Easter and beer, and a fun seasonal from Het Anker

When it comes to Easter, my first thoughts go to what I am having for dinner.  Being that I grew up just having excuses to cook a big meal on holidays that I was never exactly "one to observe" so to speak, I was never one to complain.  Holidays meant an excuse to eat and drink well, no matter your disposition.

However, I got quite bored and even more disgusted with the signature disk on Easter and that is of ham.

Ham I grew up with was the typical overly pink, water injected, and as I soon experienced coming to the DC area, can be hell on earth that is salty.  One Christmas I went hole hog into it and bought what I and my family will only refer to as "the salt lick" of death.  Long story short, it was a Christmas ham I wish I could forget.  "You making another Mongolian salt mine again?!" my dad sent in his email when I told him the plans I had.  If there was anything it would have to be the amount of ridicule that probably got me more motivated.
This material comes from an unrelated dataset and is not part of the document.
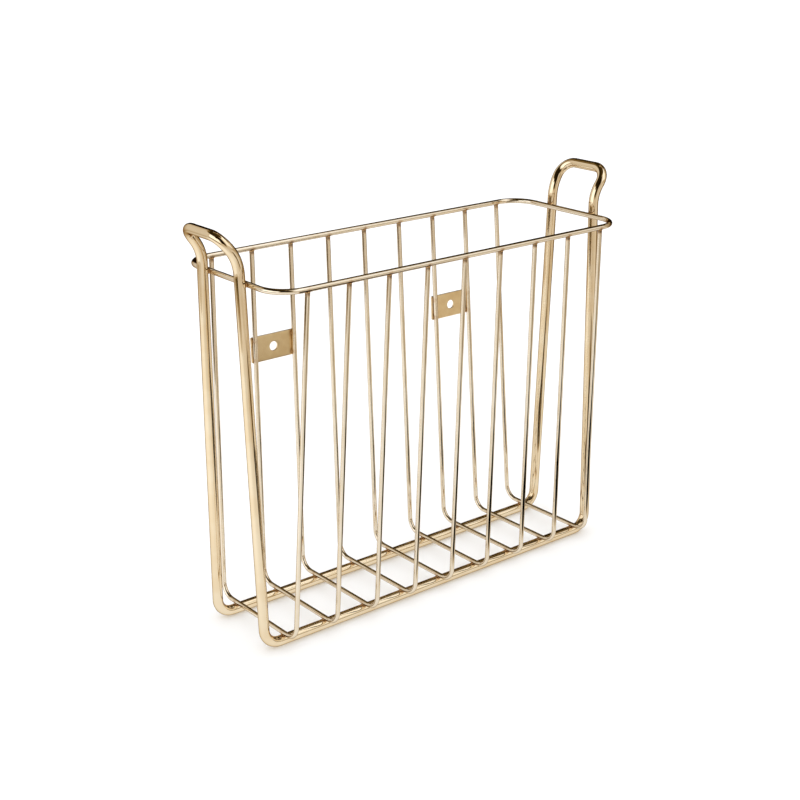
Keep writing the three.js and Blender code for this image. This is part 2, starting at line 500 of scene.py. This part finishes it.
def drawn_grain_group():
    """Fine lines that wire drawing leaves along a wire, and slow waves in its surface."""
    group, given, result = new_group(
        "drawn_grain",
        "ShaderNodeTree",
        [
            ("Place", "NodeSocketVector", None),
            ("Lines per metre", "NodeSocketFloat", 2600.0),
            ("Wave per metre", "NodeSocketFloat", 90.0),
            ("Line height", "NodeSocketFloat", 0.008),
        ],
        [("Lines", "NodeSocketFloat"), ("Height", "NodeSocketFloat")],
    )
    place = given.outputs["Place"]
    lines = stretched_noise(group, place, 0.02, given.outputs["Lines per metre"], detail=3.0)
    waves = stretched_noise(group, place, 0.35, given.outputs["Wave per metre"], detail=1.5)
    height = math_node(group, "MULTIPLY_ADD", lines, given.outputs["Line height"], waves)
    group.links.new(lines, result.inputs["Lines"])
    group.links.new(height, result.inputs["Height"])
    return group


def heat_and_shade_tint_group():
    """Straw and brown tints that a weld leaves in the plating around it, in uneven patches. On the wall
    plates the same tints are painted shade beside the wires.
    """
    group, given, result = new_group(
        "heat_tint",
        "ShaderNodeTree",
        [
            ("Colour", "NodeSocketColor", (0.8, 0.6, 0.3, 1.0)),
            ("Heat", "NodeSocketFloat", 0.0),
            ("Roughness", "NodeSocketFloat", 0.1),
            ("Place", "NodeSocketVector", None),
            ("Patches per metre", "NodeSocketFloat", 420.0),
        ],
        [("Colour", "NodeSocketColor"), ("Roughness", "NodeSocketFloat")],
    )
    unevenness = 0.7
    patches = noise(group, given.outputs["Place"], given.outputs["Patches per metre"], detail=3.0)
    wander = math_node(group, "MULTIPLY_ADD", patches, unevenness, -unevenness / 2)
    heat = math_node(group, "MULTIPLY_ADD", wander, given.outputs["Heat"], given.outputs["Heat"])
    colour = given.outputs["Colour"]
    for tint, begins, full, strength in HEAT_AND_SHADE_TINTS.values():
        share = remap(group, heat, begins, full, 0.0, strength)
        colour = mix(group, "RGBA", share, colour, tint)
    burnt = remap(group, heat, ROUGHENING_HEAT, FULL_HEAT)
    rough = math_node(group, "MULTIPLY_ADD", burnt, HEAT_ROUGHNESS, given.outputs["Roughness"])
    group.links.new(colour, result.inputs["Colour"])
    group.links.new(rough, result.inputs["Roughness"])
    return group


def plating_group():
    """Gold plating whose depth of colour wanders a little from place to place."""
    group, given, result = new_group(
        "gold_plating",
        "ShaderNodeTree",
        [
            ("Pale", "NodeSocketColor", (0.9, 0.7, 0.4, 1.0)),
            ("Deep", "NodeSocketColor", (0.8, 0.5, 0.2, 1.0)),
            ("Patches per metre", "NodeSocketFloat", 60.0),
            ("Pale below", "NodeSocketFloat", 0.35),
            ("Deep above", "NodeSocketFloat", 0.68),
        ],
        [("Colour", "NodeSocketColor")],
    )
    where = add(group, "ShaderNodeTexCoord").outputs["Object"]
    patches = noise(group, where, given.outputs["Patches per metre"], detail=2.0)
    depth = remap(group, patches, given.outputs["Pale below"], given.outputs["Deep above"])
    tone = mix(group, "RGBA", depth, given.outputs["Pale"], given.outputs["Deep"])
    group.links.new(tone, result.inputs["Colour"])
    return group


def placed_group(tree, group, inputs):
    return add(tree, "ShaderNodeGroup", inputs, node_tree=group)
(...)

I refused to be mocked, I wanted revenge on this beast, I am going to destroy this ham!

I went for it again this Easter, while in the back of my thoughts I was thinking duck... just so I could be different.  Since a duck around this time let alone a good one is probably not the most easiest to acquire, and pork was in abundance, ham just made me cave in.  My mind panicked as to how badly I would either, a) Hate this thing with strong compassion or b) how badly I would screw this up.

I grabbed a good ham from my organic farmer's market, a Mulefoot butt roast.  Huge hunk of meat, and also a huge hunk out of my wallet.  I figured this is a real bad way to screw up an expensive piece of meat at $9.99 a pound.  Examining the picture I'll let you guess how much that thing weighed (then do the math).

I closed my eyes and handed over my credit card, dreaming of the glaze that would come, the oven that could handle it, and the salt lick past ready to bury into oblivion.

A few hours of prep the day before (scoring the ham and a bit of marinating, the next daya glazing of honey and mustard and vinegar, smoke that filled my house for 30 minutes as I seared it for 20 minutes at 425 first before turning it down, I had lift off, once my instant read thermometer took nearly 4 hours to get to a good internal temperature.  ARE WE DONE YET?? I kept asking myself while friends nibbled on a turkish meze of celery root and carrots with homemade pita bread my wife made.  The die was cast, WE EAT NOW!  Friends could partake, and boy did we ever.

Pictured left was a big dent we put in it, as the jewels of fat glistened everywhere.  I grabbed my latest gadget, an electric carving knife.  My god this is my favorite kitchen items and would describe it as the best tool ever in a kitchen.  Nothing makes a man feel like a man after 4 hours of slaving a hot roast, having fat burned on your arms, lifting a giant pan, and ripping into the beast with a chainsaw to extract a hard slaving work of cooking and basting.

Along with all the food I also took part in enjoying an Easter Ale beer from Het Anker, which is a seasonal beer released specifically around this time.

Wonderful match and interesting take on a Belgian Strong Dark Ale.  Malty but also a big candy licorice and perhaps even some mint and menthol like action on the finish.  Certainly an interesting beer to imbibe on Easter.

But nope, not done.  Enter crepes again and for Easter more beer.

Chimay Bleu rounded out the evening of some beer imbibing fun.  These crepes I didn't actually prepare myself, it was from our friend (who also added Noir dark chocolate hazelnut spread from Belgium too).

Beer and Easter just works in the most peculiar way I must admit.  Now I have 8 days of ham to eat for left over.  Pork... so dam good, and take that SALT LICK!